数日前までは、いかにも出馬しそうなコメントだった知事だが一転、完全否定。この事態に永田町関係者は「最初から、今回の出馬は『見送り』のつもりだったと思いますよ」と予測した上で、その根拠として「宮崎にスポットライトをあててもらうチャンスだと思ったのでは?」とした。
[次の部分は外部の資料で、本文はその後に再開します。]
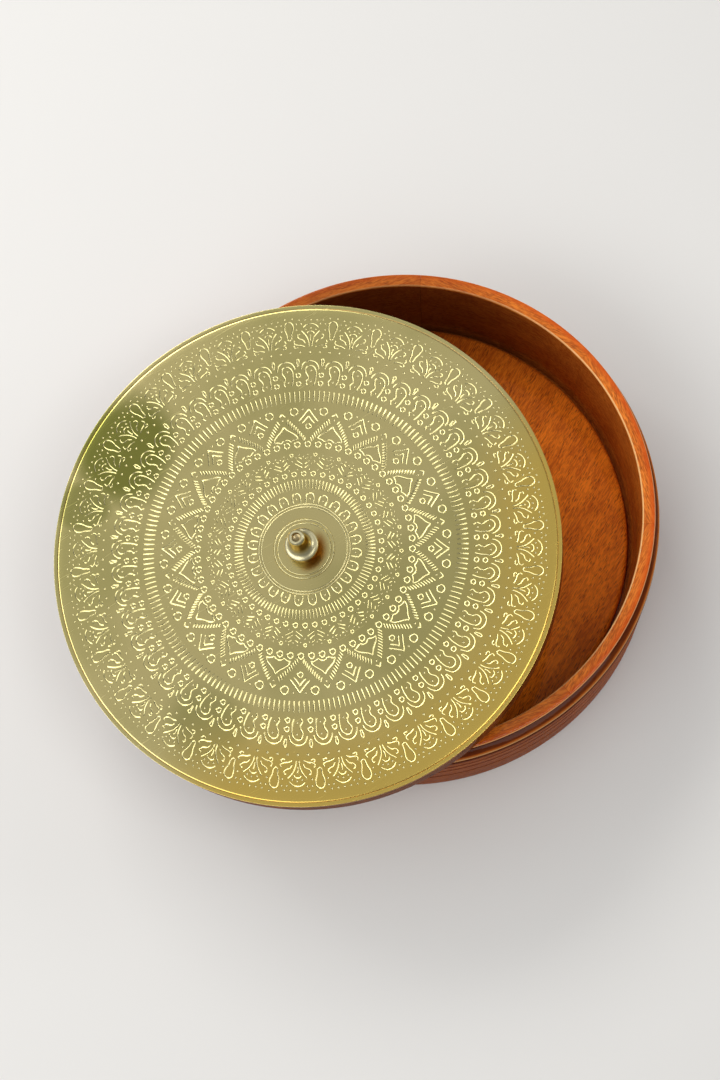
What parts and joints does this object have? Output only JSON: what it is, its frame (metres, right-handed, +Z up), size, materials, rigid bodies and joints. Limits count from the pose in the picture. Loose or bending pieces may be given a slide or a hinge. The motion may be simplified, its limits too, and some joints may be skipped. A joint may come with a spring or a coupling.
{
  "type": "chapati box",
  "caption": "Round wooden box for flatbreads, its embossed brass-faced lid slid aside and leaning on the rim, with a small turned brass knob.",
  "frame": {"origin": "centre of the box's flat underside", "axes": "+Z up along the box's axis; the lid is slid towards -X and leans down that way; +Y completes a right-handed frame"},
  "size_m": [0.3061, 0.2564, 0.1182],
  "materials": {
    "wall_wood": "glossy varnish over orange-brown hardwood",
    "floor_wood": "glossy varnish over orange-brown hardwood with dark pores",
    "lid_wood": "glossy varnish over dark red-brown hardwood",
    "embossed_brass": "satin embossed sheet, turned and buffed round its centre",
    "knob_brass": "satin turned brass",
    "plated_steel": "plain plated steel"
  },
  "bodies": {
    "box": {"base_panel": "floor_wood", "wall_segment_1": "wall_wood", "wall_segment_2": "wall_wood", "wall_segment_3": "wall_wood", "wall_segment_4": "wall_wood", "wall_segment_5": "wall_wood", "wall_segment_6": "wall_wood", "wall_segment_7": "wall_wood", "wall_segment_8": "wall_wood"},
    "lid": {"lid_board": "lid_wood", "locating_ring": "lid_wood", "brass_cover": "embossed_brass", "knob": "knob_brass", "knob_washer": "plated_steel", "knob_screw": "plated_steel"}
  },
  "joints": [
    {"name": "lid_lift", "type": "slide", "parent": "box", "child": "lid", "axis": [0, 0, 1], "range_m": [0, 0.15]}
  ]
}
お笑い界から県知事への華麗な転身をキメてから1年半あまり。「宮崎の広告マン」を自任する知事は、メディアをうまく利用することで県特産品の地鶏やマンゴーなどの売上、知名度を飛躍的に伸ばすことに成功した。しかし、「その役割もある程度まっとうした感が出ている。ひと言で言うと、メディアも地元有権者も知事のそのポジションに飽きがきているのは否めません。長い任期中のいわゆる“中だるみ”といっていい状態です」(前出・関係者)。
逆に今回、知事が出馬に色気を見せることで次期衆院選での宮崎1区は、がぜん「注目の選挙区」となった。これも「どんな手を使ってでも宮崎の露出を高める」という知事の狙いによるものか。
自民党関係者は「あれだけの人気知事が出馬の意向を見せれば、その後、出馬を取りやめて別の人が立っても、『注目の選挙区』という位置は失わない。当然、選挙中にメディアが取り上げる機会も増えるでしょう。中山さんの醜聞を逆手に取ったうまい戦略ですよ。完全に一本取られた感じですね」と苦笑い。完全に主導権を握られた様子だ。
また、別の永田町関係者は「本当に国政に打ってでるときの布石にもなる」と読む。ヒガシ知事一流のパフォーマンスは、周到に練られた“計画的犯行”だった可能性が高まっている。